Decía que desde “Gilberto”, considerado por la Organización Meteorológica Mundial como “uno de los ciclones más intensos, devastadores y mortíferos” registrados en el Atlántico en el siglo pasado, se generalizó el consumo de agua embotellada y ahora es común tener en casa suficientes garrafones; el desalojo de la gente de poblados en riesgo, para trasladarla a refugios y albergues, se realiza con oportunidad y en orden; la gente asegura sus viviendas, se aprovisiona de algunos víveres, lámparas y otros equipos y materiales (desde luego, no faltan las compras de pánico); las autoridades suspenden las actividades no esenciales para evitar riesgos innecesarios; y el Sistema Nacional de Protección Civil se activa con muchos días de anticipación, lo mismo que los planes del Ejército, la Marina y de otras dependencias federales y estatales vitales para atender los daños a la infraestructura.

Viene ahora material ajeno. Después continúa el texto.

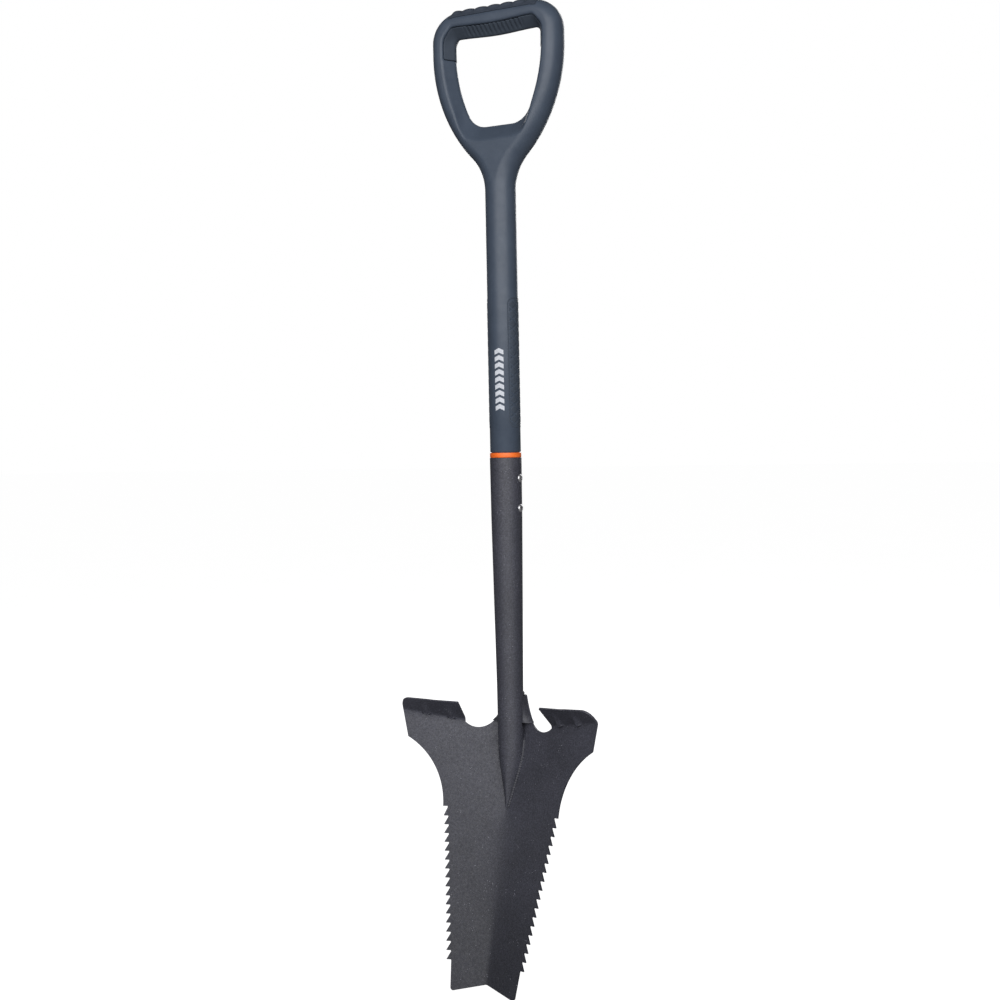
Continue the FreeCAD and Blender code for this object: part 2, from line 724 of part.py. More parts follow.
def check(pieces):
    for item in doc.Objects:
        if "Invalid" in item.State or "Error" in item.State:
            raise RuntimeError(f"{item.Label} failed: {item.State}")
    for piece in pieces:
        if piece.Shape.isNull() or not piece.Shape.isValid() or not piece.Shape.Solids:
            raise RuntimeError(f"{piece.Label} has no valid solid")


nodes = build()
check(nodes)
os.makedirs("parts", exist_ok=True)
for node in nodes:
    node.Shape.exportStep(f"parts/{node.Label}.step")
    box = node.Shape.BoundBox
    print(f"{node.Label:18s} solids {len(node.Shape.Solids)}  volume {node.Shape.Volume / 1000:9.2f} cm3  "
          f"x {box.XMin:7.1f} {box.XMax:7.1f}  y {box.YMin:7.1f} {box.YMax:7.1f}  "
          f"z {box.ZMin:7.1f} {box.ZMax:7.1f}")
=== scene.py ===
"""Looks of the detecting shovel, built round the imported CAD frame.

Lengths are in millimetres until a mesh is made. +Z runs up the shaft and -Y is in front of the blade.
"""
import math

import bmesh
import bpy
import numpy as np
import openvdb
from mathutils import Matrix, Vector
from mathutils.geometry import delaunay_2d_cdt


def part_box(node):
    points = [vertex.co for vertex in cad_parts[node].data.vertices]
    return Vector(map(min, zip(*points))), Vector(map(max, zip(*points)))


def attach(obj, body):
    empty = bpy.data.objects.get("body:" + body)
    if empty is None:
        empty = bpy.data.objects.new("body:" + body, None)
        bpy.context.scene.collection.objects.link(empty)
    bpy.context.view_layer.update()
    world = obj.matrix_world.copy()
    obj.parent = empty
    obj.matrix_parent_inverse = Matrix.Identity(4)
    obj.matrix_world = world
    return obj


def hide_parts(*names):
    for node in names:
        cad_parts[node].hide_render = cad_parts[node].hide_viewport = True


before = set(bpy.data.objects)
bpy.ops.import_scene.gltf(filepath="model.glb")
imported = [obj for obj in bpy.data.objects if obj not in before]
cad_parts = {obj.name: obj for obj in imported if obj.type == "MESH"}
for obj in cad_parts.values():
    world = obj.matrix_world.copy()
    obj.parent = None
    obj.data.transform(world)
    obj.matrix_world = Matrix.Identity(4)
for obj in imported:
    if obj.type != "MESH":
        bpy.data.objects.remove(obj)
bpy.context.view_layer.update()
MM = 0.001


def node_box(node):
    """A CAD node's lowest and highest corners in millimetres."""
    return [[value / MM for value in corner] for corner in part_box(node)]


# ---- driving dimensions ----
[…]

Por otra parte, en estos momentos de angustia e incertidumbre, es común ahora informarnos a través de las redes sociales, pero se nos exhorta a consultar los sitios oficiales como los de Protección Civil, el Servicio Meteorológico Nacional y la Conagua, que replican y amplían la información de otros organismos como el Centro Nacional de Huracanes (NOAA) y otros que monitorean este tipo de fenómenos naturales.

Finalmente, no podemos hacer más que resguardarnos y esperar que el paso del ciclón, como en este caso “Beryl”, no sea tan destructivo, sobre todo en cuanto a víctimas, porque, como solemos decir, las pérdidas materiales pueden resarcirse, no las humanas. Hay que estar atentos, atender las indicaciones de la autoridad, cuidarnos y cuidar de nuestras familias, esperando que los efectos sean mínimos en el país.

Anexo “1”

Navegando con un ciclón

Un compañero editor me preguntó hace días si había vivido algún huracán estando embarcado en la Armada. Recordé que, en 1974, época de ciclones en el Pacífico, tras un mes de vigilancia en el mar patrimonial en la frontera de Chiapas con Guatemala, en el Guardacostas “Ignacio L. Vallarta” era parte de la tripulación de un centenar de marinos; debíamos retornar a nuestra base en Acapulco, pero, antes, repostar en Salina Cruz, Oaxaca. El jefe de la Estación de Radio entregó al comandante, un teniente de navío, el reporte meteorológico que indicaba la cercanía de un ciclón; era preferible no arrumbar a Salina Cruz, pero pensó que podía ganarle a la naturaleza y tomó la decisión… sus motivos tenía, pero esa es otra historia.

Y vinieron las consecuencias. Al entrar al área de influencia del meteoro, el buque fue arrojado a varias millas lejos de la costa y una noche las máquinas pararon; sin sistema de gobierno, el barco de casi 68 pies de eslora se mecía en el mar como cáscara de nuez y estuvo a punto de zozobrar. ¡Prepárense para abandonar el buque!, fue la orden que recibimos. Por fortuna, no ocurrió. Varios días después, casi sin víveres ni agua potable, avistamos de nuevo la costa adelante de Acapulco, en Papanoa. El comandante estaba asustado, sabía que puso en peligro su barco y a su tripulación. No hubo consecuencias, pues terminó su ciclo de mando en esa unidad y culminó su carrera como almirante.